Nas conversas presenciais que aconteciam depois daqueles antigos almoços na casa materna, em volta do fogão à lenha, eu sempre fui atenta aprendiz. Gostava de ficar por perto para ouvir tudo o que os mais velhos diziam, observá-los em suas concordâncias e contrariedades. Minha intuição juvenil e a vontade de saber mais sobre o mundo me seguravam feito âncoras naquela cozinha. Verdade seja dita, também o frio que fazia lá fora.
Certa vez, todos saboreando arroz de leite com canela, esperando pelo bom café passado na hora, surgiu um termo que eu jamais ouvira antes.
Falavam sobre assuntos diversos, os irmãos e os primos; promessas feitas por políticos, contratações de técnicos pelos grandes times de futebol, viagens longas de navio, compras de carros novos. E nas razões pelas quais era preciso ter muito cuidado antes de fazê-las.
De repente, ouvi uma das explanações mais interessantes daquele início de tarde. O primo mais velho, referindo-se aos perigosos e repentinos caminhos que a política pode tomar, disse que, mais dia menos dia, as consequências chegam para quem prometeu e não cumpriu. “É como abraçar um urso!”, sentenciou.
Um silêncio questionador e filosófico tomou conta do debate, fazendo as vezes da espera pela tradução daquele dito. Ouvia-se apenas o estalar da lenha recém colocada no fogo, o tilintar das colherinhas a mexerem os cafés, o minuano cantando lá fora. Até que o criador daquela figura de linguagem retomou seu discurso.
“Vocês sabem por que a gente nunca deve tomar a iniciativa de abraçar um urso?”, perguntou. E, diante do silêncio que outra vez se deu, ele explicou. “Porque, quando a gente abraça um urso, não é mais a gente que decide quando o abraço termina. É o urso”, concluiu.
Foi geral o movimento de concordância das cabeças, todos haviam entendido a comparação. As conversas foram retomadas, e a metáfora, outras vezes citada.
Falaram sobre posturas a serem evitadas na política, como prometer o que não se sabe como nem quando será possível cumprir. Pois, com o tempo, o desgaste acontece, e os prejuízos chegam para a própria pessoa. É como abraçar um urso, concordaram.

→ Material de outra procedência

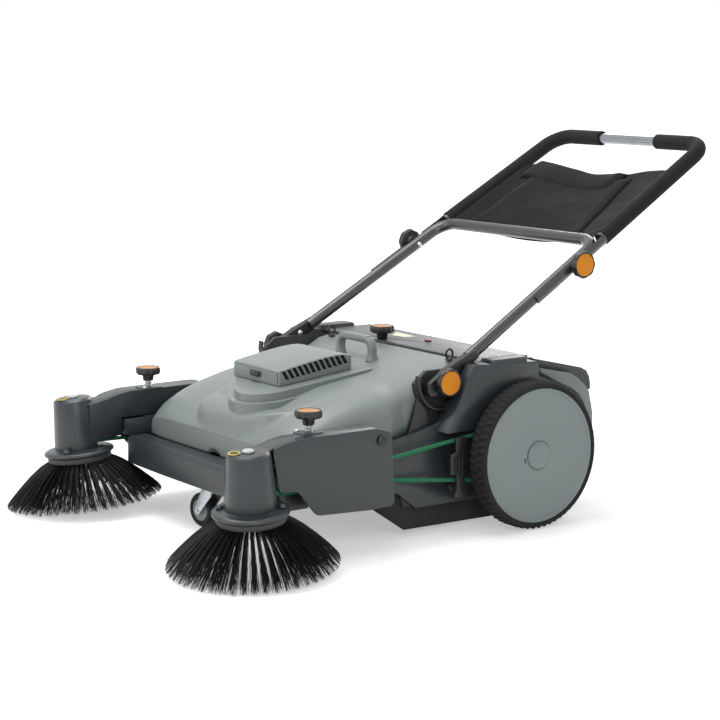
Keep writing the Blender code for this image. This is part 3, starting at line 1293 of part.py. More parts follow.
def make_bin():
    under = lid_line(LID_THICKNESS + GAP)
    rear = BIN_REAR_Y
    outline = [(BIN_FRONT_Y, BIN_LOW_Z), (rear - 0.0125, BIN_LOW_Z), (rear, 0.085), (rear, 0.2455)] + under[::-1][:-1]
    outline += [(BIN_FRONT_Y, under[0][1])]
    body = slab("dust_bin", outline, "X", -WALL_INNER_X, WALL_INNER_X)
    tray = block("bin_tray", (GAP - WALL_INNER_X, BIN_TRAY_FRONT_Y, BIN_LOW_Z), (WALL_INNER_X - GAP, BIN_FRONT_Y + 0.02, CHAMBER_ROOF_Z - 0.0015))
    flange = [(y - 0.0002, z - 0.0008) for y, z in LID_BAND_LINE[::-1][1:]]
    flange = [(BIN_FRONT_Y, 0.3118)] + flange + [(0.1965, 0.2370), (0.2016, 0.2183), (rear - 0.0002, 0.2040),
                                                (rear - 0.0002, 0.0950), (0.196, 0.0850), (0.150, 0.075), (BIN_FRONT_Y, 0.075)]
    sides = []
    for side in (-1, 1):
        ends = sorted((side * (WALL_INNER_X - 0.004), side * BIN_FLANGE_X))
        sides.append(slab("bin_flange", flange, "X", *ends))
    rooms = []
    room = [(0.080, 0.2930), (0.1217, 0.2728), (0.1465, 0.2619), (0.1633, 0.2497), (0.1747, 0.2359), (0.1805, 0.2279), (0.1835, 0.2150),
            (0.1835, 0.100), (0.050, 0.060), (0.050, 0.2930)]
    for side in (-1, 1):
        low = side * (WALL_INNER_X + 0.008)
        rooms.append(pin("bin_arch", (low, 0, WHEEL_RADIUS), (side, 0, 0), BIN_ARCH_RADIUS, 0.0, 0.1, 20))
        rooms.append(slab("bin_side_room", room, "X", *sorted((low, side * 0.4))))
    body = join(body, tray, *sides)
    inner = WALL_INNER_X - BIN_WALL - 0.002
    hollow_outline = [(0.0, BIN_LOW_Z + BIN_WALL), (rear - 0.0135, BIN_LOW_Z + BIN_WALL), (rear - BIN_WALL, 0.088), (rear - BIN_WALL, 0.2440)]
    hollow_outline += lid_line(LID_THICKNESS + BIN_WALL)[1:-1][::-1]
    hollow_outline += [(BIN_FRONT_Y + BIN_WALL, under[0][1] - BIN_WALL), (BIN_FRONT_Y + BIN_WALL, CHAMBER_ROOF_Z - 0.0015 - BIN_WALL),
                       (0.0, CHAMBER_ROOF_Z - 0.0015 - BIN_WALL)]
    hollow = slab("bin_hollow", hollow_outline, "X", -inner, inner)
    body = cut(body, hollow, *rooms)
    finish(body, GREY_GREEN)


def make_lid():
    outline = lid_line(0.0) + lid_line(LID_THICKNESS)[::-1]
    lid = slab("bin_lid", outline, "X", -LID_HALF_WIDTH, LID_HALF_WIDTH)
    band = list(LID_BAND_LINE) + lid_line(0.0012)[:-1]
    bands = []
    for side in (-1, 1):
        ends = sorted((side * (LID_HALF_WIDTH - LID_BAND), side * (LID_HALF_WIDTH - 0.0004)))
        bands.append(slab("lid_band", band, "X", *ends))
    lid = join(lid, *bands)
    finish(lid, SLATE)


def rest_on_origin():
    """Shifts the machine along Y so that the origin is under the middle of its box."""
    bpy.context.view_layer.update()
    ends = []
    for obj in PARTS.objects:
        if obj.type != "MESH":
            continue
        ends += [(obj.matrix_world @ vert.co).y for vert in obj.data.vertices]
    FRAME_EMPTY.location.y = -(min(ends) + max(ends)) / 2
    print(f"Machine shifted along Y by {FRAME_EMPTY.location.y:.5f} m")


def main():
    make_tyre()
    make_wheel_disc()
    make_hub_cap()
    make_axle()
    make_chassis_frame()
    make_bumper()
    make_side_panel()
    make_handle_cup()
    make_deck()
    make_skirt()
    make_hood()
    make_filter()
    make_vent()
    make_vent_latch()
    make_carry_handle()
    make_pull_loop()
    make_deck_knob()
    make_arm()
    make_arm_plate()
    make_height_knob()
    make_stem_spring()
    make_guard_disc()
    make_spindle()
    make_bristles()
    make_drive_belt()
    make_roller_belt()
    make_belt_guide()
    make_roller()
    make_roller_bristles()
    make_caster()
    make_handle_frame()
    make_lower_knob()
    make_upper_handle()
    make_upper_knob()
    make_foam_grip()
    make_bag()
    make_bin()
    make_lid()
    rest_on_origin()


main()
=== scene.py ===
"""Looks of the floor sweeper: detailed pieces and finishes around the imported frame.

Places are written with the wheel axle at y = 0 and moved by AXLE_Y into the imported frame.
"""

import json
import math
import random

import bmesh
import bpy
from mathutils import Matrix, Vector, noise

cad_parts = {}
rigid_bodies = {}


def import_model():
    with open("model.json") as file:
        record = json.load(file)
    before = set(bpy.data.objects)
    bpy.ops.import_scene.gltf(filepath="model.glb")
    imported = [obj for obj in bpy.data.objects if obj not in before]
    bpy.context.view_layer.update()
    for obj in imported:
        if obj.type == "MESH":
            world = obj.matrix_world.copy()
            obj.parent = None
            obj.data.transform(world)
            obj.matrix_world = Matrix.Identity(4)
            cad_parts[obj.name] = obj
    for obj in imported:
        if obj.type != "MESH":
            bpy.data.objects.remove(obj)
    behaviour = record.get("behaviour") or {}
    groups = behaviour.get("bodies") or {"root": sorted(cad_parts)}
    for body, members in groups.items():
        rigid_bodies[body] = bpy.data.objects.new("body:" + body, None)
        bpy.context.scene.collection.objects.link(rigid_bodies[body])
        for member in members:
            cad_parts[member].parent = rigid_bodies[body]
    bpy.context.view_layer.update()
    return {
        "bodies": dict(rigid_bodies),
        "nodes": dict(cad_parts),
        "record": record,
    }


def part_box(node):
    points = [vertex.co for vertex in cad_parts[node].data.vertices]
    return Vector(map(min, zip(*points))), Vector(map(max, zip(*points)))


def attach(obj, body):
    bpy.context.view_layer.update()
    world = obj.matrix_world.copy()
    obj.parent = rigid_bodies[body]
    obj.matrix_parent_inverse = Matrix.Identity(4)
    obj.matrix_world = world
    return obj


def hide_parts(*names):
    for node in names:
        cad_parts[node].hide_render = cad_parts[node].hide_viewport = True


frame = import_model()
AXLE_Y = sum(corner.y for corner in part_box("wheel_axle")) / 2
SHIFT = Matrix.Translation((0, AXLE_Y, 0))
MIRROR = Matrix.Diagonal((-1, 1, 1, 1))
SLOTS = {entry["node"]: entry["material_slot"] for entry in frame["record"]["subparts"]}


def linked(name, data):
    made = bpy.data.objects.new(name, data)
    bpy.context.scene.collection.objects.link(made)
    return made


# Camera at the photograph's view

EYE, LENS, AZIMUTH, ELEVATION = (3.3062, -2.5424, 0.9703), 98.67, 54.3194, 9.2241


def make_camera():
    lens = bpy.data.cameras.new("photo_view")
    lens.sensor_width, lens.lens = 36.0, LENS
    lens.clip_start, lens.clip_end = 0.1, 60.0
    eye = linked("photo_view", lens)
    eye.location = (EYE[0], EYE[1] + AXLE_Y, EYE[2])
    eye.rotation_euler = (math.radians(90 - ELEVATION), 0.0, math.radians(AZIMUTH))
    bpy.context.scene.camera = eye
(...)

E cada um explicou do seu jeito: quando alguém abraça um urso, não é ele que decide a hora de desabraçar; é o urso.
Seguiram-se outros depoimentos, como a contratação de um técnico de futebol por muito tempo; a decisão de fazer um longo cruzeiro marítimo com a família; e até comprar carro novo apenas com a promessa de melhoria salarial. A conclusão se repetiu.
É como abraçar um urso. Porque não é a gente que decide o momento de desabraçar, quem decide é o urso.